## DATA PROVIDED
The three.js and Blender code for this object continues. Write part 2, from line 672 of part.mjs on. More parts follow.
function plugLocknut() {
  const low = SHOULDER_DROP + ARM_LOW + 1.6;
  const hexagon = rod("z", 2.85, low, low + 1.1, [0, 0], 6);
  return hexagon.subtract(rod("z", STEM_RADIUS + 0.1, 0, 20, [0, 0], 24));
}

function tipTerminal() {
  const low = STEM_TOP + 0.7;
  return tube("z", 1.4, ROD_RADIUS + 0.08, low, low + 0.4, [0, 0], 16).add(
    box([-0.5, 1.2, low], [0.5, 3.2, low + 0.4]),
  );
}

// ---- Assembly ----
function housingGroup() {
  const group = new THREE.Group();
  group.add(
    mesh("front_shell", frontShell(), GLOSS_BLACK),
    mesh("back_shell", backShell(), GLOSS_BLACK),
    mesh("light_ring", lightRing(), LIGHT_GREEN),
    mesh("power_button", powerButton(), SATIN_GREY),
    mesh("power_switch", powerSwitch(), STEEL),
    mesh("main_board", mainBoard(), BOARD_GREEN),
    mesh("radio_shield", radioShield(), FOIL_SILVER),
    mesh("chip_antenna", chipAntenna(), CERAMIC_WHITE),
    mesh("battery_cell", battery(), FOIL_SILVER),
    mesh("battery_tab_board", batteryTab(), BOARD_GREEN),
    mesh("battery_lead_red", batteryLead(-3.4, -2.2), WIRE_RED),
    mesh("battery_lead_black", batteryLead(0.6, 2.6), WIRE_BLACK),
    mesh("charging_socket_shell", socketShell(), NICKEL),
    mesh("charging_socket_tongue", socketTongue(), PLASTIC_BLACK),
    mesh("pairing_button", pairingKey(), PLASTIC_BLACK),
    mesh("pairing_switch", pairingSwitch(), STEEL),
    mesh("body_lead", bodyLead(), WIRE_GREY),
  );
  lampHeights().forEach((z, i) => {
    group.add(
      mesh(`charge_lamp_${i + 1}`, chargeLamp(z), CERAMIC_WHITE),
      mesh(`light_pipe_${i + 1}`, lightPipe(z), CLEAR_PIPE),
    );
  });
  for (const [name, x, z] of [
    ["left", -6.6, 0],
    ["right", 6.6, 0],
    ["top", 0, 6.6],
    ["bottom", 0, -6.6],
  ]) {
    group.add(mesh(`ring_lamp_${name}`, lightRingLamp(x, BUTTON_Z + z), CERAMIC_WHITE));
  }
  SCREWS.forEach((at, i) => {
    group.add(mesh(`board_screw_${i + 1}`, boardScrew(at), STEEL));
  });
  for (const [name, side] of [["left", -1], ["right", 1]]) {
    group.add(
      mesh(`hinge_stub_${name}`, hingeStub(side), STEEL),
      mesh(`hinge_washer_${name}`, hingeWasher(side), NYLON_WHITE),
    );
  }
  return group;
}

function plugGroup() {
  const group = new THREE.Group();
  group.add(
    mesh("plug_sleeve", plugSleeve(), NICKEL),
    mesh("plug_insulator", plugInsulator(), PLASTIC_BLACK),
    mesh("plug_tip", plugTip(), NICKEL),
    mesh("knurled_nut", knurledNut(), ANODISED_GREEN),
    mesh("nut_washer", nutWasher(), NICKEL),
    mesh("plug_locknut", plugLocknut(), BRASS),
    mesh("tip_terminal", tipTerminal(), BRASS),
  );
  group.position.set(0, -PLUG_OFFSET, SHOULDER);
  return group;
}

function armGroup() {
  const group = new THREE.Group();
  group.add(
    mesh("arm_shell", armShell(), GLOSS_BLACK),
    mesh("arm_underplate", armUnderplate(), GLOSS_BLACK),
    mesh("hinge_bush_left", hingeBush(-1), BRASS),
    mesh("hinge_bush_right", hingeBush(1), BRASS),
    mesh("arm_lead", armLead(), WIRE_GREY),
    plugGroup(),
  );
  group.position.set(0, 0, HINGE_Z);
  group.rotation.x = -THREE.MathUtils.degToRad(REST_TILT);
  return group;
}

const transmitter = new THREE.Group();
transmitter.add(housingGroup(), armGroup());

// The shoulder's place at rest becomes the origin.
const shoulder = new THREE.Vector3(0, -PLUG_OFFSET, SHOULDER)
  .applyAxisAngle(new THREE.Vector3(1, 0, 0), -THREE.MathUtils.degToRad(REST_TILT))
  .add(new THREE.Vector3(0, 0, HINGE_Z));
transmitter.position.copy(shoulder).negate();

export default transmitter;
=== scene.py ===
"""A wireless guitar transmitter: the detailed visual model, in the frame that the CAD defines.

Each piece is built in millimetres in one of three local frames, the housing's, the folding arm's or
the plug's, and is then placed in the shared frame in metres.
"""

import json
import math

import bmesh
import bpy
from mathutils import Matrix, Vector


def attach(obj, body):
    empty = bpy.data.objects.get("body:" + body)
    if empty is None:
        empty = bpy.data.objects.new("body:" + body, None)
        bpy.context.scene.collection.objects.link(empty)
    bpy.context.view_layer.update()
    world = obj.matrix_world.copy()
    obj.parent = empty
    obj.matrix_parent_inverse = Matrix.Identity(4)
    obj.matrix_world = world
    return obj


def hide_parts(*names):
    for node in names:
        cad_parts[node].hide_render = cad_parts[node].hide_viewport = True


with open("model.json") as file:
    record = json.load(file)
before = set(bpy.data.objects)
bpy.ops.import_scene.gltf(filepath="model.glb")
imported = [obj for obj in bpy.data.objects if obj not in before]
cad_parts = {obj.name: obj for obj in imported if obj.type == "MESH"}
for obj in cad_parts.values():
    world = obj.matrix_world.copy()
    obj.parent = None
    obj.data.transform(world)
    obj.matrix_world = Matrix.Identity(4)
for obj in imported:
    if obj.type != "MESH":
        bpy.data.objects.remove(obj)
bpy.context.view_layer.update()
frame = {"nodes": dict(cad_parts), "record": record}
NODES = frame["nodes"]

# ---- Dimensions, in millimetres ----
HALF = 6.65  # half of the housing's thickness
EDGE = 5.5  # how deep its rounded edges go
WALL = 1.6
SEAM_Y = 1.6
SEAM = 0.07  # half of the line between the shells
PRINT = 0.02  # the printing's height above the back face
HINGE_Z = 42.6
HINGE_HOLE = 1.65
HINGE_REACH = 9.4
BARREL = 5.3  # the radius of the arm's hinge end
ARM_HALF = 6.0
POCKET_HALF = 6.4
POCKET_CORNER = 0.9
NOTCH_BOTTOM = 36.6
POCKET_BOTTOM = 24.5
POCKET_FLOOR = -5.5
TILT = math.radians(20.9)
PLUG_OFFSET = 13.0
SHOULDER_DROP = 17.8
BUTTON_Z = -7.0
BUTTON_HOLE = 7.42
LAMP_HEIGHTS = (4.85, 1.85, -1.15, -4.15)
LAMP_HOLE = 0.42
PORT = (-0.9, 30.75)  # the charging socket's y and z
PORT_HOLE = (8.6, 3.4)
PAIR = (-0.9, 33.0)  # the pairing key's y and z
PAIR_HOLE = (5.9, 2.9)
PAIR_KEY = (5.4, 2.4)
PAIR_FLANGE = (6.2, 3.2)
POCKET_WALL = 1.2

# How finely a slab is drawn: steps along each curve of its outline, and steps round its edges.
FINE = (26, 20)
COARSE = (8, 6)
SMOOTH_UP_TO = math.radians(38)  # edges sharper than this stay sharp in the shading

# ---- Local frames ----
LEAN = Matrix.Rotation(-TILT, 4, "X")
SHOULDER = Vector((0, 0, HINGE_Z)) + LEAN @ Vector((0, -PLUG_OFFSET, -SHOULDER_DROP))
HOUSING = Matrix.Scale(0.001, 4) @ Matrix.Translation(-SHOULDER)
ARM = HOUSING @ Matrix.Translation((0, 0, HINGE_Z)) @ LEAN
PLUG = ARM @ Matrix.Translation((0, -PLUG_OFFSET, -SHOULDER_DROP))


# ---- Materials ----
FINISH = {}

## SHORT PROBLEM
Only the lines from the one containing "const transmitter = new THREE.Group();" through the one containing "bpy.data.objects.remove(obj)" are to be retyped, both boundary lines included, with no other material.

## FULL SOLUTION
const transmitter = new THREE.Group();
transmitter.add(housingGroup(), armGroup());

// The shoulder's place at rest becomes the origin.
const shoulder = new THREE.Vector3(0, -PLUG_OFFSET, SHOULDER)
  .applyAxisAngle(new THREE.Vector3(1, 0, 0), -THREE.MathUtils.degToRad(REST_TILT))
  .add(new THREE.Vector3(0, 0, HINGE_Z));
transmitter.position.copy(shoulder).negate();

export default transmitter;
=== scene.py ===
"""A wireless guitar transmitter: the detailed visual model, in the frame that the CAD defines.

Each piece is built in millimetres in one of three local frames, the housing's, the folding arm's or
the plug's, and is then placed in the shared frame in metres.
"""

import json
import math

import bmesh
import bpy
from mathutils import Matrix, Vector


def attach(obj, body):
    empty = bpy.data.objects.get("body:" + body)
    if empty is None:
        empty = bpy.data.objects.new("body:" + body, None)
        bpy.context.scene.collection.objects.link(empty)
    bpy.context.view_layer.update()
    world = obj.matrix_world.copy()
    obj.parent = empty
    obj.matrix_parent_inverse = Matrix.Identity(4)
    obj.matrix_world = world
    return obj


def hide_parts(*names):
    for node in names:
        cad_parts[node].hide_render = cad_parts[node].hide_viewport = True


with open("model.json") as file:
    record = json.load(file)
before = set(bpy.data.objects)
bpy.ops.import_scene.gltf(filepath="model.glb")
imported = [obj for obj in bpy.data.objects if obj not in before]
cad_parts = {obj.name: obj for obj in imported if obj.type == "MESH"}
for obj in cad_parts.values():
    world = obj.matrix_world.copy()
    obj.parent = None
    obj.data.transform(world)
    obj.matrix_world = Matrix.Identity(4)
for obj in imported:
    if obj.type != "MESH":
        bpy.data.objects.remove(obj)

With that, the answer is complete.